Responses to frequently asked questions PDF, 157.45 KB

Alternative dispute resolution (ADR)

Difference between ADR and FGC

DCJ must now offer all families ADR before a care application is made in the Children’s Court.

ADR is a process where an accredited independent person helps people reach an agreement. There are different models of ADR that families can consider. Read more information on ADR.

The Department of Communities and Justice (DCJ) promotes the use of Family Group Conferencing (FGC) as the preferred ADR process. FGC supports family-led decision-making to resolve child protection concerns. It has been shown to be successful in NSW and internationally in keeping families together and preventing entries into care.

Access to legal advice

Families can obtain independent legal advice before deciding to accept an offer of ADR.

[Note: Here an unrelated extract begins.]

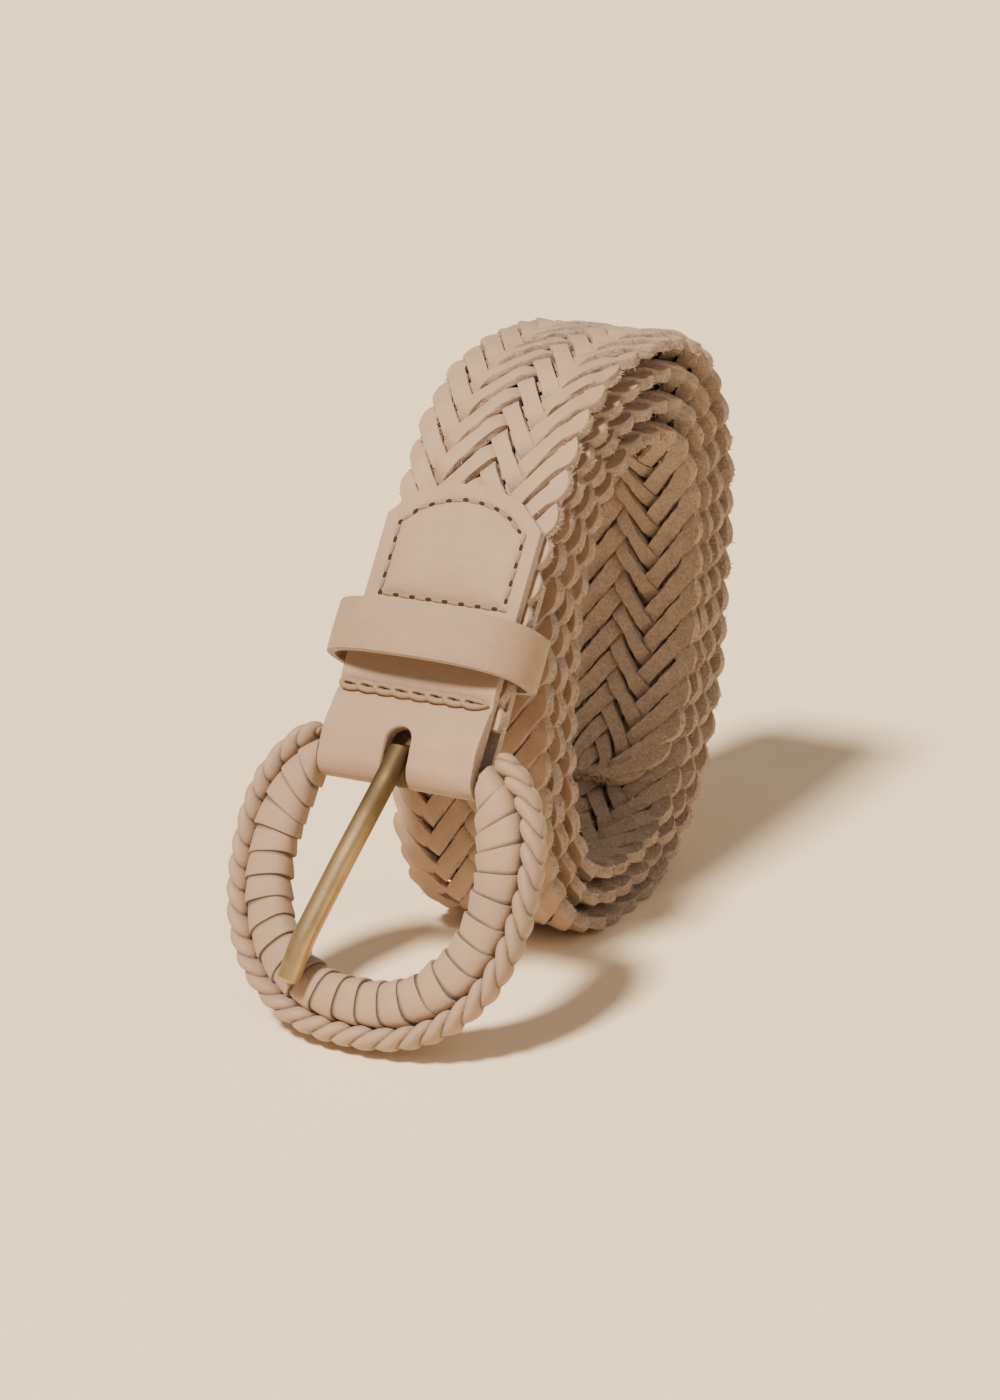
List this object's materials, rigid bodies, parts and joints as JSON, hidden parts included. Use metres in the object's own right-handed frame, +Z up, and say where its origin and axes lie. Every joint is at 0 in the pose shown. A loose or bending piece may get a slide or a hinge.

Where no Children’s Court proceedings have commenced, families are able to access free legal advice through LawAccess NSW or their local Community Legal Centre. Families can also seek legal advice and assistance from other free legal services such as Salvos Legal or through the NSW Law Society’s pro bono scheme. Families can also obtain legal advice and representation from their own lawyer.

When Children’s Court proceedings have commenced, or where a registered care plan and consent orders are proposed under section 38 of the Children and Young Persons (Care and Protection) Act 1998 (Care Act), families can apply for a Legal Aid grant to obtain free legal advice and representation in relation to ADR and legal proceedings.

Evidence of matters discussed during ADR, the conduct of the parties and documents prepared specifically for the ADR process are inadmissible in any proceedings before the court or tribunal.

Referral

Participation in ADR is voluntary and confidential.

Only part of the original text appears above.